Последняя будапештская фотография композитора
Первым из венгерских композиторов, в чье творчество проникла экспрессионистская эстетика, был Бела Барток (1881–1945). Почти все произведения, в которых проявляются черты экспрессионизма, относятся к так называемому радикальному периоду творчества композитора, схожему с атональным периодом нововенцев. Он приходится на годы Первой мировой войны и длится до начала 1920-х годов (Т. Адорно), но его ростки обнаруживаются еще раньше – в опере «Замок герцога Синяя Борода» (1911) – и тянутся дальше – почти до 1930-х, а отдельные сочинения и вовсе переходят этот рубеж. Как талантливый художник, остро чувствующий всё новое, Барток мгновенно уловил ветер перемен. Этому способствовал также тот факт, что в эти годы он активно вращался в кругу молодых художников, архитекторов, поэтов, писателей, философов.

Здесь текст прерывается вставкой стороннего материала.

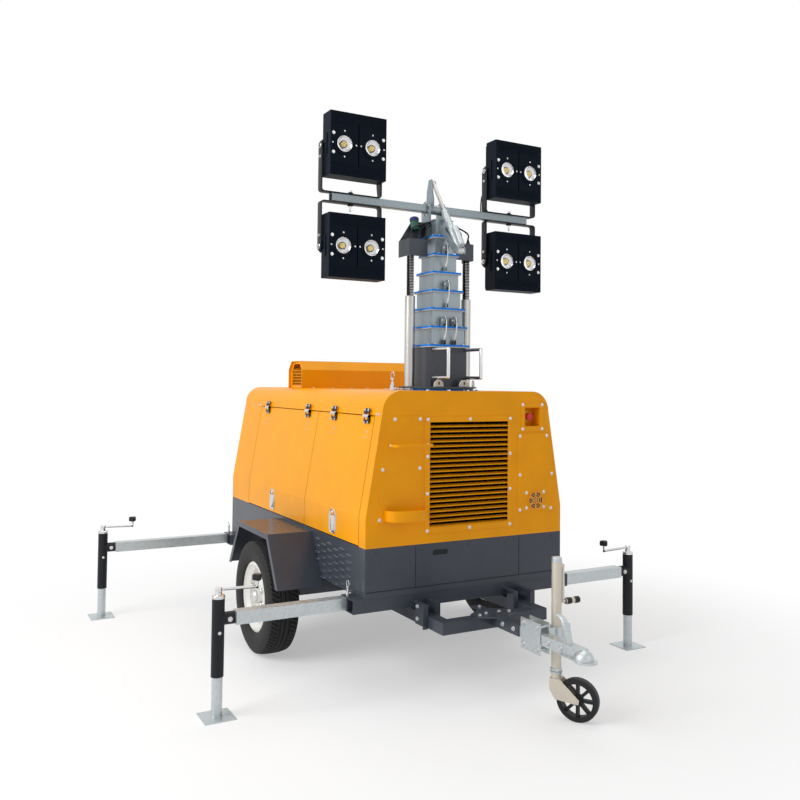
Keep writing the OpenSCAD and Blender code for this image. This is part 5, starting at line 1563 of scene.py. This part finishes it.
@dataclass
class Hitch:
    """Bolts of the drawbar, handle of the coupler and dress of the jockey wheel."""

    tow_z: float = 384.0
    ball_x: float = 913.0
    jockey: tuple[float, float] = (615.0, 92.0)
    turn: float = 33.0
    trail: float = 105.0

    def bolts(self, shop: Workshop) -> None:
        """Zinc bolts through hangers, gusset, socket, clamp plates and coupler."""
        parts = []
        for x, z in ((20, 430), (95, 430), (20, 366), (95, 366), (-520, 430), (-480, 366)):
            for y, way in ((-326.5, Facing.RIGHT), (326.5, Facing.LEFT)):
                parts.append(hex_bolt(9, 9).facing(way, (x, y, z)))
        for x, y in ((238, -90), (238, 90), (220, -40), (220, 40), (100, 0)):
            parts.append(hex_bolt(8, 8).moved(x, y, 406.5))
        for x in (438, 348):
            parts.append(hex_bolt(9, 9).facing(Facing.RIGHT, (x, -28.6, self.tow_z)))
            parts.append(hex_bolt(9, 9).facing(Facing.LEFT, (x, 28.6, self.tow_z)))
        for x in (517, 623):
            for z in (self.tow_z - 51, self.tow_z + 51):
                parts.append(hex_bolt(9, 9).facing(Facing.RIGHT, (x, -29.2, z)))
        for x in (700, 790):
            parts.append(hex_bolt(9, 9).facing(Facing.RIGHT, (x, -27.6, self.tow_z)))
        shop.place("drawbar_bolts", join(parts), SCREW, "trailer")

    def coupler_handle(self, shop: Workshop) -> None:
        """Pressed handle of the coupler: a channel that leans back and widens to a round grip."""
        path = curve_through([(820, 0, 408), (812, 0, 440), (800, 0, 476), (776, 0, 508), (744, 0, 520)], 6)
        section = oblong(30, 11, 5, 4)
        shop.place("coupler_handle", sweep(path, section[:, ::-1], up=(0, 1, 0)), ZINC, "trailer")
        dome = lathe([(46, 0), (46, 8), (42, 22), (34, 34), (22, 42), (8, 45), (1, 45.4)], 32).moved(self.ball_x, 0, self.tow_z - 20)
        skirt = slab(oblong(200, 84, 40, 10), 0, 7, 2).moved(self.ball_x - 35, 0, self.tow_z - 23.5)
        shop.place("coupler_dome", join([dome, skirt]), ZINC, "trailer")

    def jockey_dress(self, shop: Workshop) -> None:
        """Crank, collar and top cap of the jockey tube."""
        jx, jy = self.jockey
        cap = lathe([(25.5, -18), (25.5, 0), (22, 5), (8, 7), (1, 7.2)], 24).moved(jx, jy, 748)
        collar = lathe([(25.5, 0), (28, 2), (28, 12), (25.5, 14)], 24).moved(jx, jy, 219)
        shop.place("jockey_caps", join([cap, collar]), ZINC, "jockey")
        y = jy + 24 + 12
        arm = rounded_path([(jx, y - 10, 708), (jx, y + 2, 708), (jx, y + 4, 540), (jx, y + 100, 538)], 10)
        shop.place("jockey_crank", sweep(arm, disc(7, 10), up=(1, 0, 0)), SCREW, "jockey")
        grip = lathe([(10, 0), (15.5, 3), (16.5, 12), (14.5, 40), (16.5, 70), (15.5, 80), (9, 84)], 20)
        shop.place("jockey_grip", grip.facing(Facing.LEFT, (jx, y + 18, 538)), KNOB, "jockey")

    def jockey_tyre(self, shop: Workshop) -> None:
        """Ribbed tyre and hub cap of the jockey wheel."""
        jx, jy = self.jockey
        tread = lathe(
            [(84, -23.5), (96, -23.5), (99.6, -17), (98.2, -13), (99.8, -9), (98.4, 0), (99.8, 9), (98.2, 13), (99.6, 17),
             (96, 23.5), (84, 23.5)], 64, True,
        )
        parts = [tread.facing(Facing.LEFT)]
        for way, y in ((Facing.RIGHT, -26.5), (Facing.LEFT, 26.5)):
            parts.append(lathe([(18, -4), (18, -1), (14, 0), (2, 0.4)], 20).facing(way, (0, y, 0)))
        whole = join(parts).moved(self.trail, 0, 100).turned("Z", self.turn).moved(jx, jy, 0)
        shop.place("jockey_tyre", whole, CASTOR, "jockey_wheel")

    def build(self, shop: Workshop) -> None:
        """Makes the dress of the hitch."""
        self.bolts(shop)
        self.coupler_handle(shop)
        self.jockey_dress(shop)
        self.jockey_tyre(shop)


@dataclass
class Rear:
    """Rear cover bolts and roof duct bolts."""

    back: float = -2153.0

    def build(self, shop: Workshop) -> None:
        """Makes the dress of the rear and of the duct."""
        spots = [(self.back, y, z) for y in (-285.0, 0.0, 285.0) for z in (835.0, 1095.0, 1355.0)]
        shop.place("rear_bolts", stamp(bolt_head(7, 6).facing(Facing.BACK), spots), SCREW, "trailer")
        duct = [(x, s * y, 1534.0) for x in (-1612.0, -1352.0) for s in (-1, 1) for y in (60.0, 200.0, 340.0)]
        shop.place("duct_bolts", stamp(bolt_head(6, 6), duct), SCREW, "trailer")


def main() -> None:
    """Builds the studio, the finishes and every sub-assembly."""
    logging.basicConfig(level=logging.INFO, format="%(name)s: %(message)s")
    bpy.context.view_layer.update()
    Studio().build()
    SolidFinishes().dress()
    shop = Workshop()
    for assembly in (
        FrontFace(), Doors(), RoofGear(), LowerBody(), RoadWheel(), Mast(), CurlyCables(), FloodLamp(), LampBar(),
        Head(), Jacks(), Hitch(), Rear(),
    ):
        assembly.build(shop)
        log.info("%s done, %d pieces so far", type(assembly).__name__, shop.count)


if __name__ == "__main__":
    main()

Он был очень дружен с художниками из группы «Восьми» (или «Восьмерки» – “Nyolcak”), особенно с Робертом Беренем, написавшим в 1913 году его портрет, сблизился с членами литературного журнала «Нюгат» (“Nyugat” – «Запад», 1908–1941), поддерживал тесную связь с художниками-экспрессионистами, объединившимися вокруг журнала «Тетт» (“A Tett” – «Действие», 1915–1916)7, а потом и журнала «Ма» (“Ма” – «Сегодня», 1916–1925).
Из всего внушительного наследия композитора принадлежащими эстетике экспрессионизма, прежде всего, можно назвать произведения для музыкального театра и большинство струнных квартетов. Все три сочинения для музыкального театра написаны в довольно короткий промежуток времени – с 1911 по 1919 год, и в них отразились три разные сферы образов, бывшие в кругу внимания экспрессионистов. Опера «Замок герцога Синяя Борода» – это мистерия, которая нашла проявление в символистской драматургии, заполненной средствами экспрессионистской поэтики, в балете «Деревянный принц» на первом плане заостренный гротеск, но выраженный в большей степени средствами импрессионистской поэтики, балет-пантомима «Чудесный мандарин» – напряженная психологическая драма с превалированием заостренных образов смерти, ужаса, эротики.